begin Records

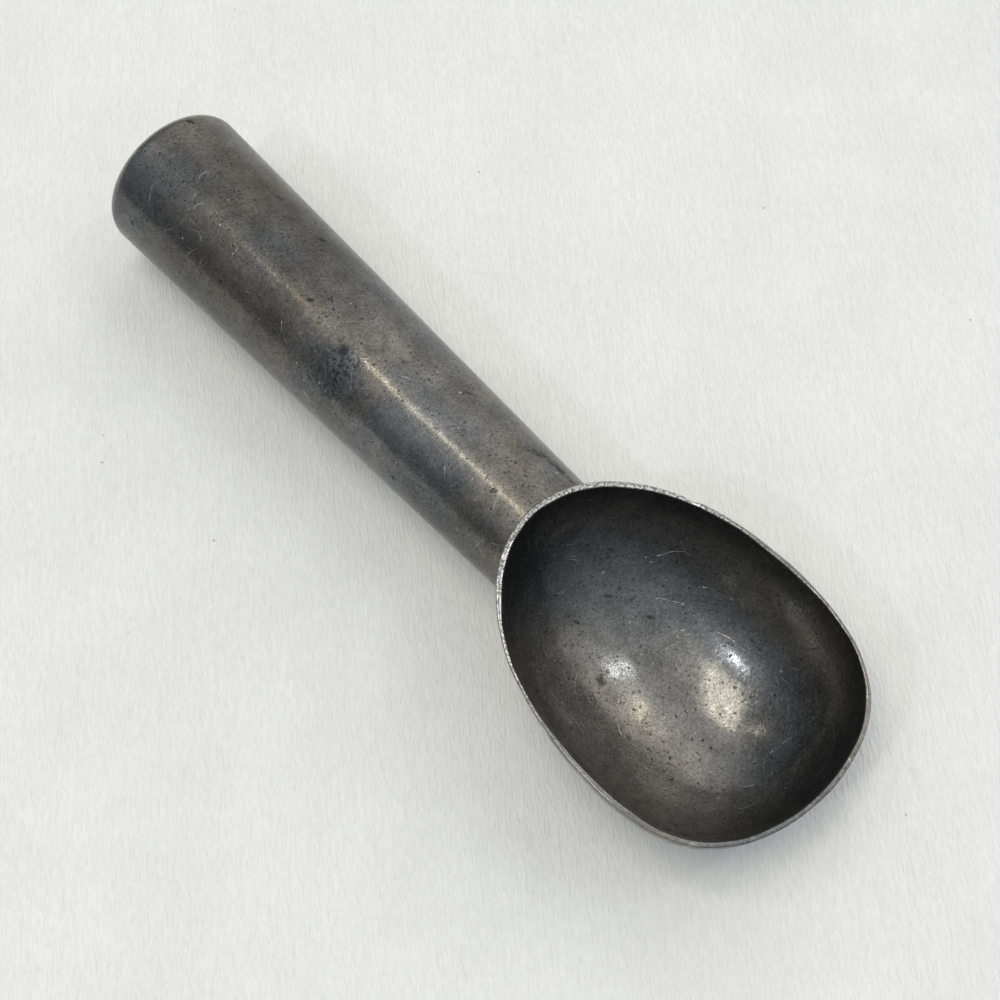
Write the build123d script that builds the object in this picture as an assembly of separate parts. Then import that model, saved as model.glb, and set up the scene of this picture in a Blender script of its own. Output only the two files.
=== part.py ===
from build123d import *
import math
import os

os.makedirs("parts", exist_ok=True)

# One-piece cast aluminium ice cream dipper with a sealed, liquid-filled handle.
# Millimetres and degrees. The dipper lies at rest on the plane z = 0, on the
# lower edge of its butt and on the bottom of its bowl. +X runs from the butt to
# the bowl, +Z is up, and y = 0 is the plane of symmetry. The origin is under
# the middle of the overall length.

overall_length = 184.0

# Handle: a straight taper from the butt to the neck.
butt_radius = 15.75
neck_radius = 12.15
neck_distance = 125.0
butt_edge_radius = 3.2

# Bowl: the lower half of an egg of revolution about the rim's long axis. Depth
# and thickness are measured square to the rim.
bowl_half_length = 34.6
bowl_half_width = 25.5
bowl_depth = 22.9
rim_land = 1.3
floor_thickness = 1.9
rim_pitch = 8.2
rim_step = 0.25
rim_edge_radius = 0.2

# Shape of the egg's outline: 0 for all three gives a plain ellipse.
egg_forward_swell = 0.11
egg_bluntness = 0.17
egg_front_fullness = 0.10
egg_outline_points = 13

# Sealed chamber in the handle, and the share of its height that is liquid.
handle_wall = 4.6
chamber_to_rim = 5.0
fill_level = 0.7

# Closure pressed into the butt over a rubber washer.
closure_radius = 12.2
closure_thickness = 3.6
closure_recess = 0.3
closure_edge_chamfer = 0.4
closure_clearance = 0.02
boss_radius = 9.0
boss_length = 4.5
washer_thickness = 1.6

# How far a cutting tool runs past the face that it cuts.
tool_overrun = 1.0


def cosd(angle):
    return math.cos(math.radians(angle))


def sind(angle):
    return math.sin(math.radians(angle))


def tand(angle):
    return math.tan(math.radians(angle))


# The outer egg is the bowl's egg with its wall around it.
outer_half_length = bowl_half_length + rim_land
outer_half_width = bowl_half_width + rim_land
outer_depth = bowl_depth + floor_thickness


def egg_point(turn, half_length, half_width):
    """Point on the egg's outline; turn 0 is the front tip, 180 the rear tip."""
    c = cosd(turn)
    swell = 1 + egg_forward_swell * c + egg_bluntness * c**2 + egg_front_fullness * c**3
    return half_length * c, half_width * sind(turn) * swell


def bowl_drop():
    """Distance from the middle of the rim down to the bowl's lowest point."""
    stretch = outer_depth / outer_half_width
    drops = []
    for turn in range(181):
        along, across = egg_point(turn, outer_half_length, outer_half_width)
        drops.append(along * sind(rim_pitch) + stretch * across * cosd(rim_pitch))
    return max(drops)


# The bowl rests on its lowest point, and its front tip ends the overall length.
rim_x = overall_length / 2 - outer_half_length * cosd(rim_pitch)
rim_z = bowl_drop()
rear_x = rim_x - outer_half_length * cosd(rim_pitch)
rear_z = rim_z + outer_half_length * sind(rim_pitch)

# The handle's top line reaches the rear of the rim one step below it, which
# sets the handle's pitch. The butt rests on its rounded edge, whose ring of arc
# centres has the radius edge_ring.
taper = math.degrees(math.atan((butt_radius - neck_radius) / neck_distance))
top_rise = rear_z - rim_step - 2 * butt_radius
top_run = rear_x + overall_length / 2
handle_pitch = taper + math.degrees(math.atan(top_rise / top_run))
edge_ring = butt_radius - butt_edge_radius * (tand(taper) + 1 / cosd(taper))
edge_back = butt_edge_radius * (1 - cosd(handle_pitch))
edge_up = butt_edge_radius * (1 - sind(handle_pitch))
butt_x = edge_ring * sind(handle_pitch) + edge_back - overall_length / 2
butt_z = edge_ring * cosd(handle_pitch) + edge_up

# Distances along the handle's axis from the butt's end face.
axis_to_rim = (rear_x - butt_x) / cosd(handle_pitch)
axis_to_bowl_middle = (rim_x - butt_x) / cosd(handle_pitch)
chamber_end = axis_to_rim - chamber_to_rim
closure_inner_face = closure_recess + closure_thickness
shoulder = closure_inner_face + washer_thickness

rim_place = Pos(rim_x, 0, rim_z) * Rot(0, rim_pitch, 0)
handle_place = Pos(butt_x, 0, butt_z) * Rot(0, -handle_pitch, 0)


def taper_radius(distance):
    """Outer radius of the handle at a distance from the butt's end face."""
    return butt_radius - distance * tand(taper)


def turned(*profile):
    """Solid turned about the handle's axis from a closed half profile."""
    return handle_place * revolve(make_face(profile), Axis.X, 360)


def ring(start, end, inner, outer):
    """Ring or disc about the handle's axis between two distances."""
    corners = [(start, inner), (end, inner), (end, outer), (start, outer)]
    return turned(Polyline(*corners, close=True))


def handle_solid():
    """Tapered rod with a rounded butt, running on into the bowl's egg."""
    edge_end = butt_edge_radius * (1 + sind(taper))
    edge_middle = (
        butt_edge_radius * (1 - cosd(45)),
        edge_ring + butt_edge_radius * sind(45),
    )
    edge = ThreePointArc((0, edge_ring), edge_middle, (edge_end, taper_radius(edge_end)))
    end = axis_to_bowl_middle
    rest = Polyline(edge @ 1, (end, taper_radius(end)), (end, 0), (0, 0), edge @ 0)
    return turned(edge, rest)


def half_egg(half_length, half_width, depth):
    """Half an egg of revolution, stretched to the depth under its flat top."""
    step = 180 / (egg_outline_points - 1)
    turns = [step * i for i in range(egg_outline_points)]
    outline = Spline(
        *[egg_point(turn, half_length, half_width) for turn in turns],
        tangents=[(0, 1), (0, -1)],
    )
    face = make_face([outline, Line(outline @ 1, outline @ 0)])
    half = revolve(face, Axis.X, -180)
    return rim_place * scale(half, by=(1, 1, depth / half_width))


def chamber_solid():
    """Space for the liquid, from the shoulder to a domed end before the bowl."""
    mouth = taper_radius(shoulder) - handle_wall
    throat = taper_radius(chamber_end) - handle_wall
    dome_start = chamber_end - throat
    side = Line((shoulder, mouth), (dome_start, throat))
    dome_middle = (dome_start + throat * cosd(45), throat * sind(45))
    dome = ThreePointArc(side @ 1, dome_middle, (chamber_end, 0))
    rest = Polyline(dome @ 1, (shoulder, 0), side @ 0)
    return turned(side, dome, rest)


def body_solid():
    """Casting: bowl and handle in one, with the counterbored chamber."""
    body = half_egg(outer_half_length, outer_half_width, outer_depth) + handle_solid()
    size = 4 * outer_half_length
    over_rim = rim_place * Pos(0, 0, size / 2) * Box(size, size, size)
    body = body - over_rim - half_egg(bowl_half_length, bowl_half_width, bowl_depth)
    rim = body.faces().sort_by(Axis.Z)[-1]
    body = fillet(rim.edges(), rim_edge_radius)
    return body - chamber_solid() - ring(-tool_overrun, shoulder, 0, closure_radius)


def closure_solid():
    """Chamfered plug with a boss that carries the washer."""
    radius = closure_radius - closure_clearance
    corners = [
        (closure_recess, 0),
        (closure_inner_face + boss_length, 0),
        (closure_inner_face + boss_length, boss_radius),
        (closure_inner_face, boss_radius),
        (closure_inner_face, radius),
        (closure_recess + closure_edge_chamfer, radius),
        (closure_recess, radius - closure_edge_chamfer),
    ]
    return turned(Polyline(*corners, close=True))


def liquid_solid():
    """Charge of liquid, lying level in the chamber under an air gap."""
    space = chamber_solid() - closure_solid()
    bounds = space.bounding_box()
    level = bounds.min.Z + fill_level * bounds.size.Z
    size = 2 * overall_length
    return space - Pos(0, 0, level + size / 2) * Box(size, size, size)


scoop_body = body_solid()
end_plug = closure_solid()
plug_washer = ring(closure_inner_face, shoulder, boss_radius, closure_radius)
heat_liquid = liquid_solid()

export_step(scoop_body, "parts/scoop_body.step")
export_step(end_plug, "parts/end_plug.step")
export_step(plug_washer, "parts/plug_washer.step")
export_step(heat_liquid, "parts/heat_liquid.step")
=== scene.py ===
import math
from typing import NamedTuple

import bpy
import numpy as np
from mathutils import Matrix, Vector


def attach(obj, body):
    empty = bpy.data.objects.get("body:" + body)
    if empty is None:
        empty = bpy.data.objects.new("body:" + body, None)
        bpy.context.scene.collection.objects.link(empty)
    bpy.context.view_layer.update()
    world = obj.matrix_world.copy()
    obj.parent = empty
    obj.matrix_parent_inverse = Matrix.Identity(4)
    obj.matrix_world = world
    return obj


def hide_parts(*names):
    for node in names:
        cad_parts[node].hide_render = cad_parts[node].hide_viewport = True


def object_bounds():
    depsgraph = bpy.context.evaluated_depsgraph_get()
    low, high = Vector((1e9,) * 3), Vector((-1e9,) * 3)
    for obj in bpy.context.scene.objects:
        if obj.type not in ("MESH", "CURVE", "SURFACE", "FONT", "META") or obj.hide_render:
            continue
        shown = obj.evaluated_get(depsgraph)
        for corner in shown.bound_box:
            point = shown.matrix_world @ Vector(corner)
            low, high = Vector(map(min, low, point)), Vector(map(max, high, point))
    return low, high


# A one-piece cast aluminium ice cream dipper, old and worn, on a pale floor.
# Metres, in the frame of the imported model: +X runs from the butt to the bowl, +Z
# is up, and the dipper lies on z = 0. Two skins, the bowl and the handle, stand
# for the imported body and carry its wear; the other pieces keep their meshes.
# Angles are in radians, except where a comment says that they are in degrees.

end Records
begin Records

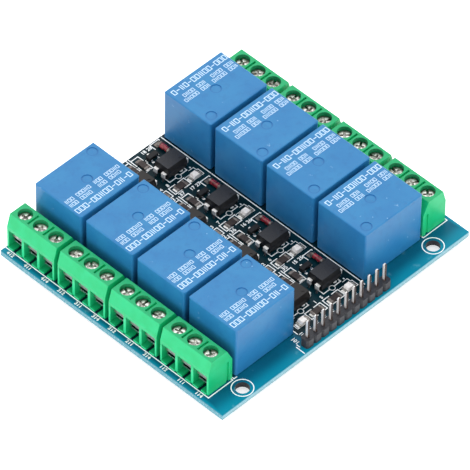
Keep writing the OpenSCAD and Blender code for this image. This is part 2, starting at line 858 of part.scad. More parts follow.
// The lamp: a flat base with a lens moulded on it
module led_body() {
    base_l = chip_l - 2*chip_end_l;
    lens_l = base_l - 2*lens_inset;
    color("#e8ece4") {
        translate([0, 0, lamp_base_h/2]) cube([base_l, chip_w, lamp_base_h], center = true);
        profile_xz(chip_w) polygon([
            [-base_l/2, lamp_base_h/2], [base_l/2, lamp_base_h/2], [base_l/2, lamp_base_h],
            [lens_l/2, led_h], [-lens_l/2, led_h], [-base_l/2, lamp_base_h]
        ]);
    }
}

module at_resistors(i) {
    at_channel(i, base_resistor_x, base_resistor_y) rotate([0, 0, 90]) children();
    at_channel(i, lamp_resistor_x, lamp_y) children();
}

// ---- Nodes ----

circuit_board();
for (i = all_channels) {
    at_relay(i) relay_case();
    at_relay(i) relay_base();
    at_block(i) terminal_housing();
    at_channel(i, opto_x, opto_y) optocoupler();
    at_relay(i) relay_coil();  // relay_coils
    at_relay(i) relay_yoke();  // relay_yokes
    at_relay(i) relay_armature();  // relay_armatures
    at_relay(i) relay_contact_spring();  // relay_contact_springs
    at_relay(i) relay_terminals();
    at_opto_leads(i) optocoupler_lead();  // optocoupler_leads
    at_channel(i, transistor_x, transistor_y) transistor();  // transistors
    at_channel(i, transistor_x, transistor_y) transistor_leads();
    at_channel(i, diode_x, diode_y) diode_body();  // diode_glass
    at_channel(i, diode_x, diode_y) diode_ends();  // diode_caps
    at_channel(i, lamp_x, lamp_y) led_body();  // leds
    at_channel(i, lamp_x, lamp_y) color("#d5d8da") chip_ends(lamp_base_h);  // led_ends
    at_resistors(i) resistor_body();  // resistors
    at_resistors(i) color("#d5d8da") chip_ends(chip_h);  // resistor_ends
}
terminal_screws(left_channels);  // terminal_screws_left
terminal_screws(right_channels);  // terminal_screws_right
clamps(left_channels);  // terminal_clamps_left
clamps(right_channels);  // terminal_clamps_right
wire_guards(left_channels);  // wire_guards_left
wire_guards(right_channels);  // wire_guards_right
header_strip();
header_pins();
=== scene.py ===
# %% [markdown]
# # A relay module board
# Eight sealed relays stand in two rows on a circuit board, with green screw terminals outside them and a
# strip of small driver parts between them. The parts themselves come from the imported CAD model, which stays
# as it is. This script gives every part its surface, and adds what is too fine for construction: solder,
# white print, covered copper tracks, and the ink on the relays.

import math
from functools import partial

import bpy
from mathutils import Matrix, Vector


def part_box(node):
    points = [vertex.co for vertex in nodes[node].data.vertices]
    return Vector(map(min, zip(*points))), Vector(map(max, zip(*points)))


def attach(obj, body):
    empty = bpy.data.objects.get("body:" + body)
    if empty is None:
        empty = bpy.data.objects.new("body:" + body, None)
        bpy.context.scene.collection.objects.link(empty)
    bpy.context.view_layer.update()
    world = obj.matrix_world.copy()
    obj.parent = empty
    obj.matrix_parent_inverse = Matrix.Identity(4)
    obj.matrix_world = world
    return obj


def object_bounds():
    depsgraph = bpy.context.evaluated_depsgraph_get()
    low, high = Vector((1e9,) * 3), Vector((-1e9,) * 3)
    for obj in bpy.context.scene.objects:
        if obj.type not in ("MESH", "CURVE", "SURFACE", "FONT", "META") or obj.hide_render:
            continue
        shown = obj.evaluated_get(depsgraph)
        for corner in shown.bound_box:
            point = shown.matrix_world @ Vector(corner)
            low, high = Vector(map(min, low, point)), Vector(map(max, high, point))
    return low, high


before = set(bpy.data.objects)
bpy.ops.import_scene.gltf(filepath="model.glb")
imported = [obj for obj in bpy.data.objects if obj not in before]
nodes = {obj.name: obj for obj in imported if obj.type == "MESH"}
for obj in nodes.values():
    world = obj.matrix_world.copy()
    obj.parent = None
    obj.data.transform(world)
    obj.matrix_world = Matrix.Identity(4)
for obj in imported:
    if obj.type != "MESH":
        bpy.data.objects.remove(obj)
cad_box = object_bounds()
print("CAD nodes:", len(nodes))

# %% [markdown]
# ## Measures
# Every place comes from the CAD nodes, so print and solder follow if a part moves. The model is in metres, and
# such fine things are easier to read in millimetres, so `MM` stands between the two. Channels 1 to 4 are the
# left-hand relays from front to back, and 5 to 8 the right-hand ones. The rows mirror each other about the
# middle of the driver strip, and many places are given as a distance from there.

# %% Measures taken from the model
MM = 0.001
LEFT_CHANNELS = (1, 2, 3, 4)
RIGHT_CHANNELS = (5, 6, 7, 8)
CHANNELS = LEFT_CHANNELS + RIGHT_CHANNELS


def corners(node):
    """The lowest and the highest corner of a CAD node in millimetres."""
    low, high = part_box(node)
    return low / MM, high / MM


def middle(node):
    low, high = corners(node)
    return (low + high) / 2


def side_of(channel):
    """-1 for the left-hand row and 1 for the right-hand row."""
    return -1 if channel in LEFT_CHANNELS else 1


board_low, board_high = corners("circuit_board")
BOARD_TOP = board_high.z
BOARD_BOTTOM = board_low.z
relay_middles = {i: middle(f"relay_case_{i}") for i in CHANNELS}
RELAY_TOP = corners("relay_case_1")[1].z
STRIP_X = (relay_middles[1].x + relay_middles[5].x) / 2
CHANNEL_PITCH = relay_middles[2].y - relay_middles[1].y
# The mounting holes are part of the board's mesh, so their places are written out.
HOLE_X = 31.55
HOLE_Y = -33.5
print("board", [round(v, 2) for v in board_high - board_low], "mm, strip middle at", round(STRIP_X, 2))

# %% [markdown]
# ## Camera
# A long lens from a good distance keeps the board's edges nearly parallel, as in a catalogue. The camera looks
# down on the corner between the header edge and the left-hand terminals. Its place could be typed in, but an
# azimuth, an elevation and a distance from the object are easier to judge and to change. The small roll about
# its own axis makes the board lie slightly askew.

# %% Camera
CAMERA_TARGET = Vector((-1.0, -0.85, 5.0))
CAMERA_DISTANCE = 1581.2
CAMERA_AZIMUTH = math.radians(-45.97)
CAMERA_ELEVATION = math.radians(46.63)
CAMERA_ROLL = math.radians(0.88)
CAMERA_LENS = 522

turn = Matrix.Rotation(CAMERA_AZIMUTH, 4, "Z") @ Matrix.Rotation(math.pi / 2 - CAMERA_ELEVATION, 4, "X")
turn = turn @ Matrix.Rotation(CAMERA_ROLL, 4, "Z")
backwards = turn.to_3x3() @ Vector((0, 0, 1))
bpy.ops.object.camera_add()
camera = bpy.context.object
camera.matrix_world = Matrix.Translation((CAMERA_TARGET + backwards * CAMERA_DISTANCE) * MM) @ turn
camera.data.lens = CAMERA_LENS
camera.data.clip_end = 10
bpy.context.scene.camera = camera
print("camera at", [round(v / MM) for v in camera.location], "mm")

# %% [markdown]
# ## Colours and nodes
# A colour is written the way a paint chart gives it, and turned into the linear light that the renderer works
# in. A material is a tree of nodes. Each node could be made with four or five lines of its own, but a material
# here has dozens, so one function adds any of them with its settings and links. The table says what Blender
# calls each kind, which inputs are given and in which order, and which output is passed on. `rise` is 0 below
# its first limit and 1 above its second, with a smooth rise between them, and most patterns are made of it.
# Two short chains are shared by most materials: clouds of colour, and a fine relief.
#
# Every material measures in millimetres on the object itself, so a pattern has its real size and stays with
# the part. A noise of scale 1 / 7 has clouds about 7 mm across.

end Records

▶ **Set task**
Copy verbatim the line that contains "obj.matrix_world = Matrix.Identity(4)", the line that contains "CHANNELS = LEFT_CHANNELS + RIGHT_CHANNELS", and all lines between them.

▶ **Worked solution**
    obj.matrix_world = Matrix.Identity(4)
for obj in imported:
    if obj.type != "MESH":
        bpy.data.objects.remove(obj)
cad_box = object_bounds()
print("CAD nodes:", len(nodes))

# %% [markdown]
# ## Measures
# Every place comes from the CAD nodes, so print and solder follow if a part moves. The model is in metres, and
# such fine things are easier to read in millimetres, so `MM` stands between the two. Channels 1 to 4 are the
# left-hand relays from front to back, and 5 to 8 the right-hand ones. The rows mirror each other about the
# middle of the driver strip, and many places are given as a distance from there.

# %% Measures taken from the model
MM = 0.001
LEFT_CHANNELS = (1, 2, 3, 4)
RIGHT_CHANNELS = (5, 6, 7, 8)
CHANNELS = LEFT_CHANNELS + RIGHT_CHANNELS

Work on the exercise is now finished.